A subsequent Google search ("indicators British English") bore out my suspicion, providing numerous sources indicating what a large portion, if not a majority, of Reg readers already knew — that Brits use "indicator" to mean turn signal.** But also indicating that they also use the term broadly, the way everyone else uses it — to denote things that indicate, quite generally.
The British usage seems reasonable and perfectly sensible to me, but it obviously is one that depends heavily on context to indicate when the narrow, specific meaning of "indicator" rather than a broader, more general one is intended. Given that even Brits use the term "indicator" in its broader, more universal sense as well as as a term specifically for turn signals, it would have been helpful if Mr.
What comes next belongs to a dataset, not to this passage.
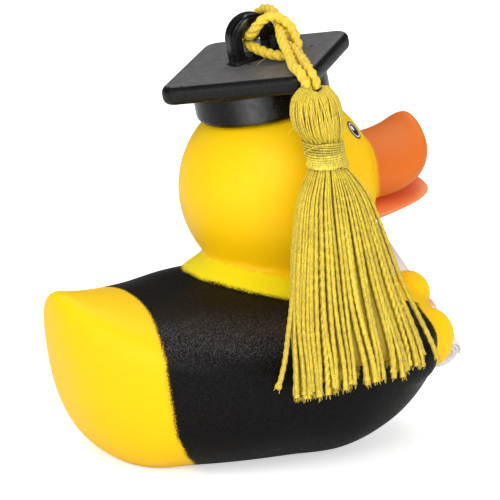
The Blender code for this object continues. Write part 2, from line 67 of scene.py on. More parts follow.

Dabbs had used some different or additional words to indicate/make clear that in this instance he was not referring to (missing or malfunctioning) gauges, dials, meters, or other indicators on the dashboard. (For instance, at the very least, something like "indicator lights" or "direction indicators".)
* Or, if one prefers, "Bimmer":
** All of these sources save the last show Brits using "indicator" either to mean a turn signal or as everybody else uses the term, to denote pretty-much any kind of indicating device whatsoever:
P.S. The confusion this usage naturally conduces to reminds me of another well-established regional usage. In the New York City area but no place else on Earth that I know of, the term "regular coffee" is used not in opposition to decaf — as it is everywhere else in the English-speaking world — but to denote coffee with milk and no sugar. (That's right, milk — not cream.) Which seems like a pretty fucking stupid default position, since you can always add milk if it was omitted and the customer wanted it, but you can't take it out once it has been added.
But there you are. The usage exists and persists all the same.